Baseball is arguably, the best sport there is. Sure, there’s controversy but what sport hasn’t had that. Something that can’t be denied is the special bond between being a kid and watching and/or playing baseball. And the most spectacular moment in baseball is the home run.
When I found this data set, I knew instantly I had to do something with it. And here’s what I came up with. Enjoy!
The Tableau Guts
If you’ve reading this, prepare for some technical Tableau aspects of how this viz was created. No harm, no foul if you stop reading now, but if you want learn some Tableau logic, please, by all means, read on. I’m going to break this down by each story point.
Shaping the Data
Before getting started in Tableau, I knew I was going to want some additional fields:
- League
- Division
- Home/Away
Once I had the had those three additional fields I was able to create some IF statements to determine if the game type.
- Intraleague
- Divisional Rival
- Interleauge
Because I the date of each home run, I was able to break down the season by regular season vs postseason. In fact, event though I didn’t end up using the fields, there are fields that exist for each round of the postseason for each league:
- Wild Card
- Division Series
- Championship Series
- World Series
The Ballpark Map
So, I felt like this was an obvious choice to start things off. What ballpark has had the most home runs hit? The first thing I needed to do was find the latitude and longitude of each MLB stadium. Luckily, thanks to Google, that
dataset already existed.
So I downloaded it and joined it to my HR dataset on the Team field. Then added those lat. & long. measure fields to the map view with team on detail shelf and League on color.
For the filters, I put each dimension on rows then I put the count of HRs measure on size and set the chart type to bar. You will see this throughout the viz.
Team Rank over the Years
The wonderful thing about Tableau and Tableau Public is the community. Without the community of fellow vizzer and bloggers, the learning curve would be significantly longer. Personally, I have learned so much by reading others’ blogs and downloading their visualizations to reverse engineer their concepts for my own ideas.

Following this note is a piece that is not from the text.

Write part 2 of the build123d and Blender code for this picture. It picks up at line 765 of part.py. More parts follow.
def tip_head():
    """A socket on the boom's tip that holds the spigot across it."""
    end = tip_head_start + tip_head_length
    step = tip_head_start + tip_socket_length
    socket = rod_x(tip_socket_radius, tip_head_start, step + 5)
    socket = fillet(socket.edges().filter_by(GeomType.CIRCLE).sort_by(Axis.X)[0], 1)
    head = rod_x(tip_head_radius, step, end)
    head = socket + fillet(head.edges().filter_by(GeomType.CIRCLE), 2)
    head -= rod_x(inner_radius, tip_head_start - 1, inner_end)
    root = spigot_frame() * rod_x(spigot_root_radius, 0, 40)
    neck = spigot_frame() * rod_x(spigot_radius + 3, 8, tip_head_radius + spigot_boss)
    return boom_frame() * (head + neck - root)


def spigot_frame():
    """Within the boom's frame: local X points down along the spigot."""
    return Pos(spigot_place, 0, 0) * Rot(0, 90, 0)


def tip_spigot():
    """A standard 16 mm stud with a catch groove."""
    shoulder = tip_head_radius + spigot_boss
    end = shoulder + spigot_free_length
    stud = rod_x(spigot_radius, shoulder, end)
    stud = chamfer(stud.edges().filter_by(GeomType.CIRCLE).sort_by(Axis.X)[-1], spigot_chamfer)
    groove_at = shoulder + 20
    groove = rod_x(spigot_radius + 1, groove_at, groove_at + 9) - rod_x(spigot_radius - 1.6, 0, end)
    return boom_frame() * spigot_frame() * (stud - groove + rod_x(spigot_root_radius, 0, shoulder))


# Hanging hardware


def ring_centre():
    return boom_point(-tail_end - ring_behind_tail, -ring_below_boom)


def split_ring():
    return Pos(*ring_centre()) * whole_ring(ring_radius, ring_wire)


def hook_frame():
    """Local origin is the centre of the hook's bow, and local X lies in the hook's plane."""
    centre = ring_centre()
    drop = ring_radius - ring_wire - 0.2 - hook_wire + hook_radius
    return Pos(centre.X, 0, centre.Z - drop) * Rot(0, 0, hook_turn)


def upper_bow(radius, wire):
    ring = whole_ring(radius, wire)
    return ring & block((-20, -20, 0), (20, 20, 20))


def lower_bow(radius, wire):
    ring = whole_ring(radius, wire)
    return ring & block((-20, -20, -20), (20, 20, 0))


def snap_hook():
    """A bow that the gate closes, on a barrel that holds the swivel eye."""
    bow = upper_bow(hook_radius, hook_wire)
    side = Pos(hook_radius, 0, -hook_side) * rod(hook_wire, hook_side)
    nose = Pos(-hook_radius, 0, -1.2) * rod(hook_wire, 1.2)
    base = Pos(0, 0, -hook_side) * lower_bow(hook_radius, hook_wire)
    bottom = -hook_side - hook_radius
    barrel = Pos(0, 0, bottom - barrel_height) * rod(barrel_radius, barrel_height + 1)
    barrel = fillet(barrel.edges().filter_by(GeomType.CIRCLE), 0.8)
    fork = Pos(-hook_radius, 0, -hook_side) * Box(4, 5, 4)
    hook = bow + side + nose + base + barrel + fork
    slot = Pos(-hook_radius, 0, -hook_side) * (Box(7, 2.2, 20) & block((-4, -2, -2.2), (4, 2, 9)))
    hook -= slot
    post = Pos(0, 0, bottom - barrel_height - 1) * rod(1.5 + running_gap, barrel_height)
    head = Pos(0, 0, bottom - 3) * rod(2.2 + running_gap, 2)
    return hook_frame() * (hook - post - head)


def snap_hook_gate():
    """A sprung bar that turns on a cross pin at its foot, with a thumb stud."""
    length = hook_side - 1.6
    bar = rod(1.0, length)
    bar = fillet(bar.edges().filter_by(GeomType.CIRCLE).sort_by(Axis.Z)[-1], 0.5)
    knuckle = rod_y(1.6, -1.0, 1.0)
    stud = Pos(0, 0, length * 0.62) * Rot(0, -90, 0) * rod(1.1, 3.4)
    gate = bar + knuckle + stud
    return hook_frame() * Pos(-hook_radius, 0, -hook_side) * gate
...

For this view, I got the idea from
Matt Chambers‘ viz that looks at the
2014 AP College Football Top 25. I downloaded his workbook and saw how he did it and made mine look similar to his with a few changes. Namely, instead of boxes for each team, I downloaded each team’s logo and used them as custom shapes. I did this because I knew that more than one team could have the same rank for any year.

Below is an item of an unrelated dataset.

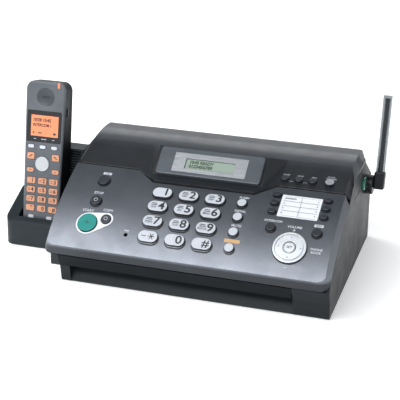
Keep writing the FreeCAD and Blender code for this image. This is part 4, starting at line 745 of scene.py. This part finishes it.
def card_prints():
    """Ruled lines and short entries on the directory card."""
    made = Print("card_lines", "panel", "print_grey", "card_white")
    lift = -0.1              # the card lies a little below the panel's skin
    middle, half = 101.0, 18.0
    bottom, top = 66.2, 91.4
    rows = 4
    line = 0.28
    for row in range(rows + 1):
        s = bottom + (top - bottom) * row / rows
        made.bar(2 * half, line, panel_frame(middle, s, lift), 0.08)
    made.bar(line, top - bottom, panel_frame(middle, (top + bottom) / 2, lift), 0.14)
    made.bar(11.0, 1.5, panel_frame(middle - 11.0, top - 2.6, lift), 0.1)
    for side in (-1, 1):
        for row in range(rows):
            s = bottom + (top - bottom) * (row + 0.5) / rows
            made.bar(1.0, 1.3, panel_frame(middle + side * (half - 1.5), s, lift), 0.1)
    made.done()


# ---------------------------------------------------------------- on the top cover
def answering_prints():
    """The legends over and between the answering keys."""
    made = Print("band_legends", "lid", "print_light", "cover_grey")
    for x, y, words, size in ((76.8, 93.9, "ERASE", 1.7), (91.0, 93.9, "STOP", 1.7),
                              (105.1, 93.9, "PLAY", 1.7), (121.6, 97.6, "AUTO", 1.9),
                              (122.0, 94.9, "ANSWER", 1.9)):
        made.text(words, size, band_frame(x, y), shear=0.2)
    for x in (84.0, 98.0):
        made.bar(4.0, 0.3, band_frame(x, 84.6))
    made.done()


def answering_cap():
    """The silver top of the fourth answering key, the one furthest to the right."""
    made = Print("answering_cap", "answering_keys_body", "silver_cap", "key_light")
    place = band_frame(122.0, 88.0)
    third_key_ends = spot(115.0, 0, 0).x
    points = [v.co for v in NODES["answering_keys"].data.vertices if v.co.x > third_key_ends]
    middle = sum(points, Vector()) / len(points) - place.translation
    along = middle.dot(place.col[1].to_3d())
    rise = max((co - place.translation).dot(place.col[2].to_3d()) for co in points)
    made.ring(POINT, 4.4, place @ Matrix.Translation((middle.x, along, rise)), 0.10)
    made.done()


def seam_shadow_strip():
    """A black strip of painted shadow along the top cover's front edge, round its tongue."""
    # a black sheet of painted shadow in the seam to the panel, hiding its lit wall
    made = Print("seam_shadow_strip", "lid", "black", "black_plastic")
    root, front = BAND_FRONT[0] + 2.6, 61.8
    path = [(-138.5, root), (-74.2, root), (-72.0, root - 2.0), (-52.0, front),
            (52.0, front), (72.0, root - 2.0), (74.2, root), (138.5, root)]
    for ends in zip(path, path[1:]):
        corners = []
        for x, y in ends:
            top = band_height(y) - 0.15
            near, far, bottom = y - 1.3, y - 0.02, top - 4.0
            corners.append([spot(x, near, top), spot(x, far, top),
                            spot(x, far, bottom), spot(x, near, bottom)])
        a, b = [[made.mesh.verts.new(c) for c in end] for end in corners]
        made.mesh.faces.new(a)
        made.mesh.faces.new(list(reversed(b)))
        for k in range(4):
            made.mesh.faces.new((a[k], b[k], b[(k + 1) % 4], a[(k + 1) % 4]))
    made.done()


DISPLAY_FILM, DISPLAY_PLATE = 1.34, 2.2     # how far these stand off the pod's face


def display_prints():
    """Generic characters in the main display, and the film's edge round it."""
    made = Print("display_characters", "lid", "lcd_print", "display_glass")
    made.text("10:45 READY", 3.6, display_frame(-9.4, 19.4, DISPLAY_FILM), bold=0.22, wide=0.9)
    made.text("0123456789", 3.6, display_frame(-9.4, 14.6, DISPLAY_FILM), bold=0.22)
    for y, tall in ((23.0, 0.5), (11.0, 0.3)):
        made.bar(51.6, tall, display_frame(0.0, y, DISPLAY_FILM))
    made.bar(0.6, 12.4, display_frame(-25.6, 17.0, DISPLAY_FILM))
    made.done()
    mark = Print("display_plate_marks", "lid", "print_grey", "plate_silver")
    mark.bar(10.0, 0.5, display_frame(13.0, 8.4, DISPLAY_PLATE))
    mark.done()


def bezel_shadow_line():
    """A dark line of painted shadow where the bezel stands on the lid."""
    made = Print("bezel_shadow_line", "lid", "black", "black_plastic")
    made.slab(rounded(111.6, 33.8, 4.0), display_frame(0.0, 18.5), 0.4)
    made.done()


# ---------------------------------------------------------------- on the handset
EARPIECE_X, EARPIECE_Y = 0.3, 131.3         # middle of the dish, across and up the handset
DISH_RADIUS, DISH_EDGE = 27.0, 24.8         # of its ball, and from the ball's middle to the face
SCREEN = -0.02                              # depth of the lit display, just over the window
LETTERS, BARS = -0.16, -0.12                # depths of the marks on the lit display
KEY_TOP = -0.8                              # depth of the tops of the handset's keys
COLUMNS = (-12.0, 1.0, 13.9)                # x of the handset's columns of keys
TOP_ROW, ROW_PITCH = 41.4, 9.95             # the 1 2 3 row up the handset, and row to row


def side_key():
    """The small dark key on the handset's right side."""
    made = Print("handset_side_key", "handset", "black", "handset_dark")
    low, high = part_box("handset_front")
    half = (high.x - low.x) * 500
    made.bar(2.6, 9.0, handset_frame(half, 116.0, 9.0) @ turned(90.0, "Y"), 0.5)
    made.done()


def dish_depth(radius):
    """Depth of the handset's earpiece dish, a part of a ball, at a radius from its middle."""
    return math.sqrt(DISH_RADIUS ** 2 - radius ** 2) - DISH_EDGE


def earpiece():
    """A darker skin of painted shade that follows the handset's earpiece dish, and its three sound
    holes.
    """
    made = Print("earpiece_painted_shade", "handset", "dish", "handset_grey")
    rings, sides = 12, 48
    loops = []
    for ring in range(1, rings + 1):
        radius = 10.1 * ring / rings
        depth = dish_depth(radius) - 0.06
        loops.append([made.mesh.verts.new(handset_frame(x, y, depth).translation)
                      for x, y in circle(EARPIECE_X, EARPIECE_Y, radius, sides)])
    made.mesh.faces.new(loops[0])
    for inner, outer in zip(loops, loops[1:]):
        for k in range(sides):
            after = (k + 1) % sides
            made.mesh.faces.new((inner[k], outer[k], outer[after], inner[after]))
    made.done(smooth=True)
    holes = Print("earpiece_holes", "handset", "print_dark", "handset_grey")
    for x in (-2.8, EARPIECE_X, 3.4):
        depth = dish_depth(abs(x - EARPIECE_X)) - 0.08
        holes.ring(POINT, 1.0, handset_frame(x, EARPIECE_Y, depth), 0.10, steps=16)
    holes.done()


def handset_prints():
    """The lit display with its characters, and the legends of the handset's keys."""
    screen = Print("handset_screen", "handset", "orange_lcd", "window_black")
    screen.bar(31.4, 22.4, handset_frame(0.6, 100.6, SCREEN), 0.10)
    screen.done()
    dark = Print("handset_screen_text", "handset", "print_dark", "window_black")
    dark.text("10/28 10:45", 3.5, handset_frame(-2.6, 106.6, LETTERS), bold=0.14, wide=0.9)
    dark.text("INTERCOM 1", 3.1, handset_frame(-2.2, 101.2, LETTERS), bold=0.12, wide=0.85)
    dark.bar(1.8, 1.6, handset_frame(-12.0, 93.0, BARS))
    dark.bar(4.2, 1.1, handset_frame(-4.6, 93.0, BARS))
    dark.bar(3.0, 2.0, handset_frame(12.2, 93.0, BARS))
    dark.done()
    light = Print("handset_window_marks", "handset", "print_light", "window_black")
    for x, wide in ((-10.0, 2.6), (0.3, 6.0), (11.2, 2.4)):
        light.bar(wide, 0.8, handset_frame(x, 86.4, SCREEN))
    light.done()
    earpiece()
    lamp = Print("handset_lamp", "handset", "orange_lcd", "handset_key_orange")
    lamp.bar(2.4, 5.6, handset_frame(15.0, 144.6, 0.05), 0.55)
    lamp.done()
    handset_legends()


def handset_legends():
    """The marks on the handset's keys, with bars for their finest letters."""
    legend = Print("handset_key_legends", "handset_pad", "print_dark", "handset_key_orange")
    for index, label in enumerate("123456789*0#"):
        x = COLUMNS[index % 3]
        along = TOP_ROW - ROW_PITCH * (index // 3)
        legend.text(label, 4.2, handset_frame(x + 1.6, along, KEY_TOP), bold=0.16)
        if label not in "1*0#":
            for row in (-0.9, 0.9):
                legend.bar(2.6, 0.5, handset_frame(x - 2.2, along + row, KEY_TOP))
    for x, angle in ((-13.6, 40.0), (15.0, -40.0)):
        legend.bar(4.4, 0.9, handset_frame(x, 67.8, KEY_TOP) @ turned(angle))
    for x in (-13.6, 15.4):
        legend.bar(2.4, 0.5, handset_frame(x, 52.6, KEY_TOP))
    legend.done()


def handset_white_keys():
    """White tops over the three soft keys and the two lowest keys."""
    made = Print("handset_white_caps", "handset_pad", "white_cap", "handset_key_orange")
    for columns, along, wide in (((-13.7, -0.4, 12.9), 78.1, 6.6), ((-10.6, 10.5), 2.0, 6.4)):
        outline = rounded(wide, 3.6, 1.5, steps=4)
        for x in columns:
            made.slab(outline, handset_frame(x, along, KEY_TOP), 0.12, -0.75)
    made.done()


# ---------------------------------------------------------------- on the cabinet
def grille_rib_highlights():
    """Painted highlights on the upper faces of the ribs between the slots behind the handset."""
    made = Print("grille_rib_highlights", "cabinet", "rib", "cradle_grey")
    foot_y, foot_z = 114.0, 68.5            # the foot of the grille's steep face
    run, rise, slope = 10.0, 24.5, 67.8     # and how far and how steeply it climbs
    ribs = 10
    for index in range(ribs):
        share = (index + 0.2) / (ribs - 0.2)
        made.bar(57.6, 0.9, tilted(spot(-179.0, foot_y + run * share, foot_z + rise * share),
                                   slope))
    made.done()


def socket_pins():
    """Spring contacts in the line sockets and blades in the power inlet."""
    made = Print("socket_contacts", "cabinet", "contact", "contact_metal")
    pins, pitch = 6, 1.02
    for x in (-96.0, -74.0):
        for pin in range(pins):
            here = Matrix.Translation(spot(x - 2.55 + pin * pitch, 193.5, 23.0))
            made.bar(0.4, 9.0, here, 0.3)
    made.done()
    blades = Print("inlet_blades", "cabinet", "steel", "steel")
    for x in (92.0, 100.0):
        blades.bar(1.6, 8.0, Matrix.Translation(spot(x, 191.5, 20.0)), 0.8, -0.8)
    blades.done()


dial_prints()
panel_prints()
start_surround()
key_icons()
painted_key_shadows()
card_prints()
answering_prints()
answering_cap()
seam_shadow_strip()
side_key()
display_prints()
bezel_shadow_line()
grille_rib_highlights()
handset_prints()
handset_white_keys()
socket_pins()


# ---------------------------------------------------------------- studio
FLOOR_SIZE, FLOOR_Z, FLOOR_LIGHT = 14.0, -0.0002, 0.30


def floor():
    """A wide pale floor just under the feet, with a little light of its own."""
    work = bmesh.new()
    bmesh.ops.create_grid(work, x_segments=8, y_segments=8, size=FLOOR_SIZE)
    data = bpy.data.meshes.new("floor")
    work.to_mesh(data)
    work.free()
    made, tree, shader = shade_nodes("floor_pale")
    tone = drifting(tree, noise(tree, 3.0, 2.0), (0.90, 0.90, 0.905), (0.93, 0.93, 0.93))
    tree.links.new(tone, shader.inputs["Base Color"])
    shader.inputs["Roughness"].default_value = 0.9
    shader.inputs["Emission Color"].default_value = (1.0, 1.0, 1.0, 1.0)
    shader.inputs["Emission Strength"].default_value = FLOOR_LIGHT
    data.materials.append(made)
    piece = bpy.data.objects.new("floor", data)
    piece.location.z = FLOOR_Z
    bpy.context.scene.collection.objects.link(piece)


def softbox(name, place, target, wide, tall, power, mirrored=True):
    """A rectangular lamp in watts and metres, aimed at a target and hidden from the camera."""
    lamp = bpy.data.lights.new(name, "AREA")
    lamp.shape = "RECTANGLE"
    lamp.size, lamp.size_y, lamp.energy = wide, tall, power
    holder = bpy.data.objects.new(name, lamp)
    holder.location = place
    holder.rotation_euler = (Vector(target) - Vector(place)).to_track_quat("-Z", "Y").to_euler()
    holder.visible_camera = False
    holder.visible_glossy = mirrored
    bpy.context.scene.collection.objects.link(holder)


def studio_world():
    """Even grey overhead that brightens towards a pale horizon."""
    world = bpy.data.worlds.new("studio")
    world.use_nodes = True
    tree = world.node_tree
    coord = tree.nodes.new("ShaderNodeTexCoord")
    split = tree.nodes.new("ShaderNodeSeparateXYZ")
    tree.links.new(coord.outputs["Generated"], split.inputs["Vector"])
    tone = ramp(tree, split.outputs["Z"], [(0.0, (0.92, 0.93, 0.95)), (0.30, (0.80, 0.82, 0.85)),
                                          (0.60, (0.28, 0.29, 0.31)), (1.0, (0.22, 0.23, 0.25))])
    back = tree.nodes["Background"]
    tree.links.new(tone, back.inputs["Color"])
    back.inputs["Strength"].default_value = 0.75
    bpy.context.scene.world = world


CAMERA_PLACE = (326.2, -962.5, 542.3)       # as spot() takes it
CAMERA_DROP, CAMERA_HEADING = 23.27, 17.86  # degrees below level, and left of straight ahead
LENS, SENSOR = 105.03, 36.0


def camera():
    """The photograph's viewpoint."""
    data = bpy.data.cameras.new("photo_camera")
    data.lens, data.sensor_width = LENS, SENSOR
    data.clip_start, data.clip_end = 0.05, 60.0
    holder = bpy.data.objects.new("photo_camera", data)
    holder.location = spot(*CAMERA_PLACE)
    holder.rotation_euler = (math.radians(90 - CAMERA_DROP), 0.0, math.radians(CAMERA_HEADING))
    bpy.context.scene.collection.objects.link(holder)
    bpy.context.scene.camera = holder


floor()
softbox("key_box", (-0.9, 0.35, 1.5), (0.0, 0.0, 0.05), 0.9, 0.9, 16.0, mirrored=False)
softbox("front_box", (-0.35, -1.0, 1.45), (0.0, 0.0, 0.05), 1.6, 0.7, 27.0)
softbox("rear_box", (0.1, 1.7, 1.15), (0.0, 0.0, 0.1), 2.8, 0.5, 9.5)
studio_world()
camera()
bpy.context.scene.view_settings.view_transform = "Standard"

To add context, I mirrored that view but only showed the World Series champs for each season.
The Scatter plot
This was the most challenging dashboard of the four and also the most detailed. I wanted to find a way to show off and utilize each of the measures that ESPN captures for each HR:
- True Distance
- Apex Height
- Elevation Angle
- Speed off Bat (Exit Velocity)
- Horizontal Angle (this is used to determine field position)

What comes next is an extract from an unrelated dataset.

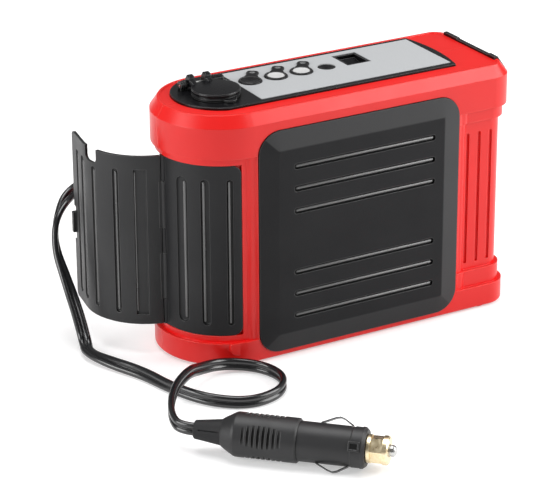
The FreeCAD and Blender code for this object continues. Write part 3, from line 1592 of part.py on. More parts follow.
def plug_tip():
    """The spring-loaded centre contact, with a ball end."""
    body = plug_body("plug_tip")
    collar, tip = plug_stations()[5:7]
    wide = D.tip_radius
    ball = wide - 0.1
    turned(body, "tip", [
        (0, tip_rear()), (3.6, tip_rear()), (3.6, collar - 4.1), (wide, collar - 4.1),
        (wide, collar + 0.5), (wide - 0.6, collar + 0.5), (wide - 0.6, collar + 0.9),
        (ball, collar + 0.9), (ball, tip - 2.2, 2.2), (ball - 2.2, tip), (0, tip)])
    return keep(body, "plug_tip")


def tip_rear():
    """Where the tip ends inside the nut and the fuse begins."""
    return plug_stations()[5] - 6.6


def plug_fuse():
    body = plug_body("plug_fuse")
    end, start = tip_rear(), tip_rear() - D.fuse_long
    cap, radius = size(5.5), D.fuse_radius
    turned(body, "fuse", [
        (0, start), (radius, start), (radius, start + cap), (radius - 0.2, start + cap),
        (radius - 0.2, end - cap), (radius, end - cap), (radius, end), (0, end)])
    return keep(body, "plug_fuse")


def plug_spring():
    """The spring behind the fuse, drawn as a closed sleeve at its pressed length."""
    body = plug_body("plug_spring")
    floor = plug_stations()[1] + D.barrel_floor
    end = tip_rear() - D.fuse_long - D.tip_travel - 0.2
    turned(body, "spring", [(2.0, floor), (3.2, floor), (3.2, end), (2.0, end)])
    return keep(body, "plug_spring")


def plug_contacts():
    """Two bowed side springs on opposite sides of the barrel."""
    members = []
    end = plug_stations()[3] - 0.9
    start = end - 17.0
    thick, half = D.contact_thick, D.contact_width / 2
    foot = D.barrel_radius + 0.05
    top = foot + D.contact_rise
    outside = [(foot, start), (foot + thick, start), (top - 0.7, start + 6.8), (top, start + 9.4),
               (top - 0.7, start + 11.8), (foot + thick, end), (foot, end)]
    inside = [(foot, end - thick), (top - thick - 0.7, start + 11.6), (top - thick, start + 9.4),
              (top - thick - 0.7, start + 7.0), (foot, start + thick)]
    for number, side in enumerate((1, -1)):
        body = plug_body("side_contact%d" % number)
        pad(body, "strip", "XZ_Plane", -half, 2 * half, [
            [(side * x, z) for x, z in outside + inside]])
        members.append(body)
    return keep(group("plug_contacts", members), "plug_contacts")


def check_and_write():
    doc.recompute()
    bad = [o.Label for o in doc.Objects if "Invalid" in o.State or "Error" in o.State]
    if bad:
        raise RuntimeError("failed objects: " + ", ".join(bad))
    os.makedirs("parts", exist_ok=True)
    for item in NODES:
        if item.Shape.isNull() or not item.Shape.isValid() or not item.Shape.Solids:
            raise RuntimeError(item.Label + " has no valid solid")
    for item in NODES:
        item.Shape.exportStep("parts/" + item.Label + ".step")
        print("%-20s %2d solids %9.0f mm3" % (item.Label, len(item.Shape.Solids), item.Shape.Volume))


def build():
    fill_sheet()
    shell("front_shell", -1)
    shell("rear_shell", 1)
    front_panel()
    side_cover()
    storage_door()
    door_hinge_pin()
    storage_bay()
    deck_bezel()
    control_label()
    for number, centre in enumerate(key_centres(), 1):
        key_bezel(number, centre)
        key_lamp(number, centre)
    label = label_top()
    names = ("start_button", "check_button", "reset_button")
    for name, centre in zip(names, key_centres()):
        push_button(name, centre, D.disc_radius, label + D.key_proud - 0.1, 0.5)
    push_button("light_button", light_button_centre(), D.light_button_radius, label - 0.3, 0.9)
    tact_switches()
    switch_frame()
    power_rocker()
    outlet_socket()
    outlet_sleeve()
    outlet_contact()
    outlet_cap()
    cap_hinge_pin()
    light_bezel()
    light_reflector()
    light_lamps()
    light_lens()
    battery()
    battery_terminals()
    circuit_board()
    relay()
    board_parts()
    board_fuse()
    lamp_diodes()
    case_screws()
    board_screws()
    lead_gland()
    power_lead()
    plug_strain_relief()
    plug_grip()
    plug_barrel()
    plug_collar()
    plug_tip()
    plug_fuse()
    plug_spring()
    plug_contacts()
    check_and_write()


build()
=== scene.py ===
# %% [markdown]
# # A portable battery booster with a 12 V lead
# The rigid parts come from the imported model, which already has its true sizes.  This lesson
# gives every part its finish, adds the flat lead and the small moulded details, and sets up the
# floor, the light and the camera.

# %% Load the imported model
import json
import math

import bpy
from mathutils import Matrix, Vector


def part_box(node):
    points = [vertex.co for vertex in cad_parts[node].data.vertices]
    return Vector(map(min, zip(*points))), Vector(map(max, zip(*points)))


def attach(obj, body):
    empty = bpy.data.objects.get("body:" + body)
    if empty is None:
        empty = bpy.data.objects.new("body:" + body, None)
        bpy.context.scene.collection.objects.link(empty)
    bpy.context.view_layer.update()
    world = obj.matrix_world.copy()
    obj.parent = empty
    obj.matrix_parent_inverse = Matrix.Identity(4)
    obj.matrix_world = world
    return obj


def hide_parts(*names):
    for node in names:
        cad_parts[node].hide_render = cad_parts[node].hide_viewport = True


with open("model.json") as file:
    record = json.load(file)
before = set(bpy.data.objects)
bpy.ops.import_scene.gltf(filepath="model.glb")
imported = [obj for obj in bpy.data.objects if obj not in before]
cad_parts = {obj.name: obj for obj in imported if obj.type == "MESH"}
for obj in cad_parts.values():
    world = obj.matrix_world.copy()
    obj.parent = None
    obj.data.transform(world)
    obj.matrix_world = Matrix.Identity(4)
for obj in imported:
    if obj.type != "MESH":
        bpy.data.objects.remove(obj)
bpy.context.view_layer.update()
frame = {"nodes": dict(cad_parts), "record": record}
MM = 0.001


# %% [markdown]
# ## The camera
# The booster is seen from a little above its front, turned towards its round left end.  A long
# lens keeps the upright edges nearly parallel, so the focal length is set first and the camera
# stands well back.

# %% Camera
CAMERA_PLACE = (-0.6738, -1.1415, 0.6055)
CAMERA_VIEW = (-29.5, 23.15, -0.26)  # azimuth, elevation and roll in degrees
LENS_LENGTH, SENSOR_WIDTH = 162.95, 36  # millimetres
FARTHEST_SEEN = 20  # metres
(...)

In data viz, a cardinal rule regarding measures is if you want to compare two measures against each other, you should immediately think “scatter plot”
When I was exploring the data, my initial question was how does height correlate with distance? Common sense might say that “the higher it goes the farther it goes.” But then physics might try and say “common sense is correct but there comes a point where you can either go high or go far but you can’t do both.” That led me to explore distance & elevation angle or elevation angle & exit velocity.
During my exploration, i was creating 4+ scatter plots, one for each new question. Then a light bulb went off – “PARAMETERS!” Surely I thought there’d be a way I could set up some parameters to let the user select their own scatter plot.
Next came the tooltip, this was the culmination of the relevant fields of the data in a cohesive message. And because the dataset provided a video link for each home run I made a URL dashboard action.
The Holidays
Everyone always says that baseball season “is a grind.” It sure is. It’s a full 6 months and change and there are several holidays sprinkled in. So I wanted to show how many were hit on those holidays. Then I wanted to show what player(s) is most successful hitting home runs on holidays.
I googled the date of each holiday over the past 10 years and created a IF/OR calculated field for each.
Then I thought, “who’s hit the most home runs on my birthday? It’s in the summer.” I wanted to make the dashboard as interactive and personal for the end user as possible, so I created two parameters and used the values to created custom dates in a calculated field.
Then to calculate the number of home runs, ran an IF statement
(Yes, my birth date is the default date on the dashboard).
So there you have it. I hope you enjoyed reading this post as well as playing with the viz. I certainly had a blast making it.